The SH term also exhibits a large spread among the CMIP6 models, reflecting uncertainties in quantifying the different terms (e.g. turbulence, winds, temperature) included in the SH calculations. Consequently, the SH is one of the most uncertain terms in the global energy budget (Wild, 2020; Myhre et al., 2024).

Even though reanalysis datasets are constrained by observations, they still show a large spread in estimates of the global energy budget components, including both radiation and SH (Irving et al., 2021; Wild and Bosilovich, 2024).

Changes in precipitation are of high societal importance, with water availability having crucial impacts for agriculture and energy production etc. Changes due to global warming over highly populated areas like Europe are therefore important to understand. In this study we will look at the difference in the energy balance terms between two historical time periods for 35 CMIP6 models and compare the differences to ERA5 and MERRA-2 reanalysis, as well as the precipitation difference for a gridded observational dataset E-OBS. Further, we investigate future projections for two Shared Socioeconomic Pathways (SSPs) for mid-century and at the end of the century. The following section outlines the methods used in study, the subsequent sections present the results following a discussion and conclusions in the end.

2 Data and Methods

2.1 Data

There are 35 CMIP6 models (Eyring et al., 2016) used in this study, listed in Table B1. Since the study is focused on the spread between the models, we weigh each model the same even though some of the models are from the same modelling community or share the same physics and parameterizations.

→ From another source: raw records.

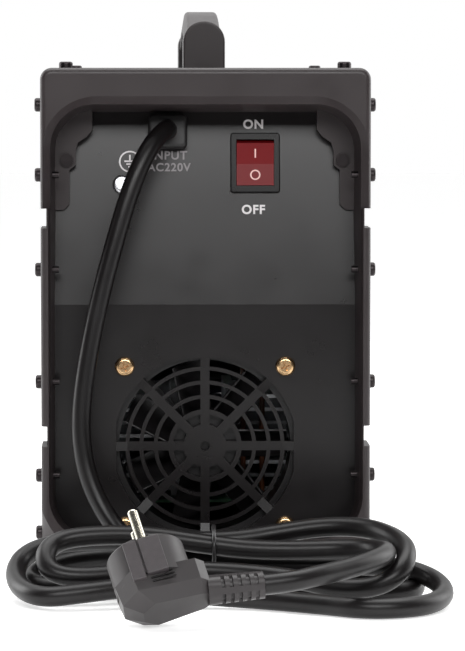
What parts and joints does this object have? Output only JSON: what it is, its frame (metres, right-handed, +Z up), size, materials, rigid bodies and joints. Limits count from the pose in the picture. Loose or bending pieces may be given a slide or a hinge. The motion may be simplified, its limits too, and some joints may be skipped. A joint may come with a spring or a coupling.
{
  "type": "stick welding inverter",
  "caption": "Portable stick welding inverter with a metal cover, moulded end frames, rear fan grille, rocker switch, top handle and a mains cord tied in a hank.",
  "frame": {"origin": "centre of the machine's footprint, on the surface that its feet stand on", "axes": "+Z up, +Y towards the front with the output sockets, -Y towards the rear panel with the mains cord, +X to the right when looking at the rear panel"},
  "size_m": [0.2127, 0.5171, 0.287],
  "materials": {
    "cover_paint": "fine textured powder coat",
    "frame_plastic": "moulded with a fine spark texture",
    "panel_plastic": "moulded with a fine spark texture",
    "black_screws": "black zinc",
    "yellow_zinc": "yellow zinc",
    "bright_zinc": "bright zinc",
    "foot_rubber": "matt",
    "fan_plastic": "glass filled nylon",
    "copper": "copper",
    "switch_black": "polished",
    "rocker_red": "tinted and polished",
    "terminal_metal": "tinned",
    "gland_plastic": "nylon",
    "cord_jacket": "satin",
    "tie_plastic": "plastic covered wire",
    "plug_rubber": "moulded, satin",
    "socket_plastic": "moulded",
    "socket_brass": "turned",
    "dial_plastic": "moulded",
    "smoked_window": "smoked acrylic",
    "lens_amber": "tinted",
    "circuit_board": "green solder mask",
    "sink_aluminium": "extruded",
    "capacitor_sleeve": "shrink sleeve",
    "ferrite": "sintered",
    "lead_jacket": "wire insulation"
  },
  "bodies": {
    "machine": {"base_tray": "cover_paint", "board_standoffs": "bright_zinc", "bridge_rectifier": "socket_plastic", "busbars": "copper", "capacitors": "capacitor_sleeve", "control_board": "circuit_board", "cord_gland": "gland_plastic", "cord_hank": "cord_jacket", "cord_tail": "cord_jacket", "cord_tie": "tie_plastic", "cover_shell": "cover_paint", "dial_nut": "bright_zinc", "display_board": "circuit_board", "display_spacers": "bright_zinc", "display_window": "smoked_window", "earth_screw": "bright_zinc", "fan_bearings": "bright_zinc", "fan_housing": "fan_plastic", "fan_lead": "lead_jacket", "fan_screws": "yellow_zinc", "fan_stator": "copper", "feet": "foot_rubber", "foot_screws": "bright_zinc", "frame_screws": "black_screws", "front_frame": "frame_plastic", "front_panel": "panel_plastic", "gland_nut": "gland_plastic", "handle": "frame_plastic", "handle_screws": "bright_zinc", "heatsinks": "sink_aluminium", "hex_nuts": "bright_zinc", "indicator_lenses": "lens_amber", "mains_cord": "cord_jacket", "mains_leads": "lead_jacket", "output_inductor": "copper", "output_sockets": "socket_plastic", "panel_screws": "black_screws", "plug_body": "plug_rubber", "plug_earth_clips": "terminal_metal", "plug_pins": "terminal_metal", "plug_strain_relief": "plug_rubber", "potentiometer": "socket_plastic", "power_board": "circuit_board", "power_transistors": "socket_plastic", "rear_frame": "frame_plastic", "rear_panel": "panel_plastic", "socket_inserts": "socket_brass", "socket_nuts": "socket_brass", "switch_housing": "switch_black", "switch_leads": "lead_jacket", "switch_terminals": "terminal_metal", "transformer_core": "ferrite", "transformer_winding": "copper"},
    "fan": {"fan_rotor": "fan_plastic", "fan_shaft": "bright_zinc"},
    "rocker": {"switch_rocker": "rocker_red"},
    "dial": {"current_dial": "dial_plastic", "dial_shaft": "bright_zinc"}
  },
  "joints": [
    {"name": "fan_spin", "type": "hinge", "parent": "machine", "child": "fan", "pos_m": [0, -0.118, 0.0616], "axis": [0, 1, 0], "continuous": true},
    {"name": "rocker_tilt", "type": "hinge", "parent": "machine", "child": "rocker", "pos_m": [0.026, -0.12287, 0.20658], "axis": [-1, 0, 0], "range_deg": [0, 18]},
    {"name": "dial_turn", "type": "hinge", "parent": "machine", "child": "dial", "pos_m": [0, 0.145, 0.105], "axis": [0, 1, 0], "range_deg": [0, 300]}
  ]
}
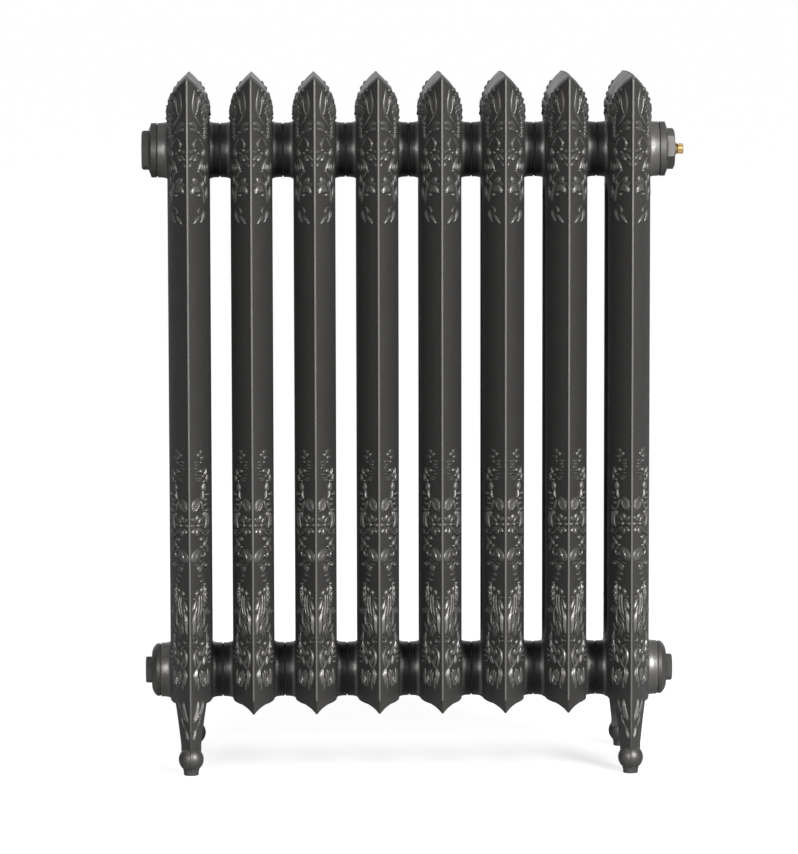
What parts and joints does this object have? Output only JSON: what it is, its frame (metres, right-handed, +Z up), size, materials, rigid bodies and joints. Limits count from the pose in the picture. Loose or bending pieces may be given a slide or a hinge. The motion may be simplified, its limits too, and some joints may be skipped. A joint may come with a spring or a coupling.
{
  "type": "column radiator",
  "caption": "Ornamental two-column cast iron radiator with pointed arch tops, ball feet, end plugs, valve bushes and a turning air vent.",
  "frame": {"origin": "on the floor, at the middle of the overall length and of the depth", "axes": "+Z up, +X along the row of sections towards the air vent, -Y is the front"},
  "size_m": [0.6166, 0.2058, 0.7941],
  "materials": {
    "section_iron": "satin",
    "plug_iron": "satin",
    "nipple_iron": "machined",
    "gasket_fibre": "matte",
    "vent_brass": "satin",
    "seal_rubber": "matte"
  },
  "bodies": {
    "radiator": {"bottom_gasket_1": "gasket_fibre", "bottom_gasket_2": "gasket_fibre", "bottom_gasket_3": "gasket_fibre", "bottom_gasket_4": "gasket_fibre", "bottom_gasket_5": "gasket_fibre", "bottom_gasket_6": "gasket_fibre", "bottom_gasket_7": "gasket_fibre", "bottom_left_bush": "plug_iron", "bottom_left_bush_gasket": "gasket_fibre", "bottom_nipple_1": "nipple_iron", "bottom_nipple_2": "nipple_iron", "bottom_nipple_3": "nipple_iron", "bottom_nipple_4": "nipple_iron", "bottom_nipple_5": "nipple_iron", "bottom_nipple_6": "nipple_iron", "bottom_nipple_7": "nipple_iron", "bottom_right_bush": "plug_iron", "bottom_right_bush_gasket": "gasket_fibre", "section_1": "section_iron", "section_2": "section_iron", "section_3": "section_iron", "section_4": "section_iron", "section_5": "section_iron", "section_6": "section_iron", "section_7": "section_iron", "section_8": "section_iron", "top_gasket_1": "gasket_fibre", "top_gasket_2": "gasket_fibre", "top_gasket_3": "gasket_fibre", "top_gasket_4": "gasket_fibre", "top_gasket_5": "gasket_fibre", "top_gasket_6": "gasket_fibre", "top_gasket_7": "gasket_fibre", "top_left_plug": "plug_iron", "top_left_plug_gasket": "gasket_fibre", "top_nipple_1": "nipple_iron", "top_nipple_2": "nipple_iron", "top_nipple_3": "nipple_iron", "top_nipple_4": "nipple_iron", "top_nipple_5": "nipple_iron", "top_nipple_6": "nipple_iron", "top_nipple_7": "nipple_iron", "top_right_plug": "plug_iron", "top_right_plug_gasket": "gasket_fibre", "vent_body": "vent_brass"},
    "vent_spindle": {"vent_spindle": "vent_brass", "vent_seal": "seal_rubber"}
  },
  "joints": [
    {"name": "vent_turn", "type": "hinge", "parent": "radiator", "child": "vent_spindle", "pos_m": [0.3013, 0, 0.705], "axis": [1, 0, 0], "range_deg": [0, 360]}
  ]
}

Historical forcings for the model simulations are based on observations of greenhouse gases, land use, solar forcing, volcanic emissions etc. and cover the period 1850–2014 (Eyring et al., 2016). For future projections (2015–2100) we use a high greenhouse gas scenario SSP5-5.8 and a medium forcing scenario SSP2-4.5 (O'Neill et al., 2016). To compare models over the historical period (1980–2023), we extend the historical simulations using SSP5-5.8 from 2015.

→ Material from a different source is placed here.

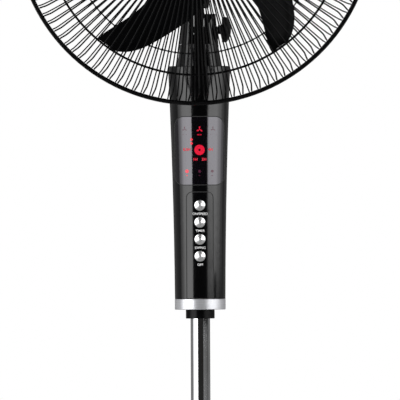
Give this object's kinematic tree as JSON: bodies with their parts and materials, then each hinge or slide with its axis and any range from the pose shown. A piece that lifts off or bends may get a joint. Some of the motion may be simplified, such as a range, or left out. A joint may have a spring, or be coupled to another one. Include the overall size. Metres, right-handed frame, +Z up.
{
  "type": "pedestal fan",
  "caption": "Pedestal fan: weighted round base, telescopic pole, control column, tilting and swinging head with a swept plastic blade in a wire guard.",
  "frame": {"origin": "on the floor under the pole axis, centre of the round base", "axes": "+Z up, air leaves towards -Y, +X to the right of a viewer in front"},
  "size_m": [0.44, 0.4, 1.329],
  "materials": {
    "gloss_black": "gloss moulded",
    "satin_black": "satin moulded",
    "chrome": "polished plating",
    "satin_silver": "fine turned satin",
    "turned_steel": "turned faces",
    "wire_black": "gloss enamel",
    "black_steel": "black enamel",
    "blade_black": "satin moulded",
    "smoked_window": "polished smoked",
    "cast_iron": "rough cast",
    "rubber": "matte",
    "nylon_white": "natural moulded",
    "board_green": "lacquered board",
    "copper_wound": "lacquered wire",
    "bronze": "sintered",
    "aluminium_cast": "as cast",
    "laminated_steel": "stamped stack",
    "zinc_steel": "zinc plated"
  },
  "bodies": {
    "base": {"base_cover": "gloss_black", "base_plate": "satin_black", "base_weight": "cast_iron", "base_feet": "rubber", "base_socket": "gloss_black", "base_screws": "zinc_steel", "outer_pole": "chrome", "pole_bush": "nylon_white", "height_clamp": "satin_black"},
    "height_knob": {"height_knob_stud": "zinc_steel", "height_knob_grip": "satin_black"},
    "column": {"inner_pole": "chrome", "pole_stop": "nylon_white", "pole_collar": "satin_black", "trim_ring": "satin_silver", "column_front_shell": "gloss_black", "column_rear_shell": "gloss_black", "shell_screws": "black_steel", "display_window": "smoked_window", "button_strip": "gloss_black", "control_board": "board_green", "tact_switches": "satin_black", "cord_gland": "rubber", "neck_cover": "gloss_black", "neck_yoke": "gloss_black", "tilt_bolt": "zinc_steel"},
    "speed_button": {"button_speed": "turned_steel"},
    "timer_button": {"button_timer": "turned_steel"},
    "swing_button": {"button_swing": "turned_steel"},
    "off_button": {"button_off": "turned_steel"},
    "tilt_knob": {"tilt_knob": "satin_black"},
    "tilt": {"tilt_bracket": "satin_black", "swing_spindle": "zinc_steel", "sector_gear": "nylon_white"},
    "head": {"gear_case": "satin_black", "gear_case_lid": "satin_black", "swing_bush": "bronze", "swing_motor": "zinc_steel", "motor_stator": "laminated_steel", "motor_windings": "copper_wound", "motor_front_bell": "aluminium_cast", "motor_rear_bell": "aluminium_cast", "motor_bearings": "bronze", "motor_cover": "gloss_black", "motor_front_cover": "gloss_black", "rear_guard_plate": "black_steel", "guard_nut": "satin_black", "rear_guard_ribs": "wire_black", "rear_guard_rings": "wire_black", "guard_rim": "black_steel", "rim_screw": "zinc_steel", "front_guard_ribs": "wire_black", "front_guard_rings": "wire_black", "front_medallion": "gloss_black"},
    "pinion": {"swing_pinion": "nylon_white"},
    "rotor": {"motor_shaft": "zinc_steel", "rotor_core": "laminated_steel", "drive_pin": "zinc_steel", "fan_blade": "blade_black", "blade_nut": "satin_black"}
  },
  "joints": [
    {"name": "height_slide", "type": "slide", "parent": "base", "child": "column", "axis": [0, 0, 1], "range_m": [-0.17, 0.1]},
    {"name": "height_knob_turn", "type": "hinge", "parent": "base", "child": "height_knob", "pos_m": [0, 0, 0.4], "axis": [1, 0, 0], "range_deg": [-270, 0]},
    {"name": "speed_press", "type": "slide", "parent": "column", "child": "speed_button", "axis": [0, 1, 0], "range_m": [0, 0.0012], "stiffness_N_per_m": 900, "springref_m": -0.0009},
    {"name": "timer_press", "type": "slide", "parent": "column", "child": "timer_button", "axis": [0, 1, 0], "range_m": [0, 0.0012], "stiffness_N_per_m": 900, "springref_m": -0.0009},
    {"name": "swing_press", "type": "slide", "parent": "column", "child": "swing_button", "axis": [0, 1, 0], "range_m": [0, 0.0012], "stiffness_N_per_m": 900, "springref_m": -0.0009},
    {"name": "off_press", "type": "slide", "parent": "column", "child": "off_button", "axis": [0, 1, 0], "range_m": [0, 0.0012], "stiffness_N_per_m": 900, "springref_m": -0.0009},
    {"name": "head_tilt", "type": "hinge", "parent": "column", "child": "tilt", "pos_m": [0, 0, 0.975], "axis": [1, 0, 0], "range_deg": [-20, 12]},
    {"name": "tilt_knob_turn", "type": "hinge", "parent": "column", "child": "tilt_knob", "pos_m": [0, 0, 0.975], "axis": [1, 0, 0], "range_deg": [-270, 0]},
    {"name": "head_swing", "type": "hinge", "parent": "tilt", "child": "head", "pos_m": [0, 0, 1.1], "axis": [0, 0, 1], "range_deg": [-40, 40]},
    {"name": "pinion_spin", "type": "hinge", "parent": "head", "child": "pinion", "pos_m": [0, 0.036, 1.04], "axis": [0, 0, 1], "range_deg": [-120, 120]},
    {"name": "fan_spin", "type": "hinge", "parent": "head", "child": "rotor", "pos_m": [-0.005, 0, 1.1], "axis": [0, 1, 0], "continuous": true}
  ],
  "couplings": [
    {"joint": "pinion_spin", "follows": "head_swing", "ratio": 3}
  ]
}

Reanalysis data from ERA5 (Hersbach et al., 2020) and MERRA-2 (Gelaro et al., 2017) are compared with the CMIP6 models. ERA5 has a resolution of 0.25° for latitude and longitude, while MERRA-2 has a coarser resolution of 0.5° in latitude and 0.625 in the longitude. MERRA-2 includes aerosol data assimilation, while ERA5 uses aerosol, greenhouse gases, ozone fields and total solar irradiance from CMIP5.

We also compare precipitation with gridded daily precipitation observations from E-OBS with 0.1° resolution (Cornes et al., 2018). While ERA5 does not assimilate gauge data, and is therefore independent of precipitation observations, MERRA-2 corrects the precipitation from observationally based precipitation products.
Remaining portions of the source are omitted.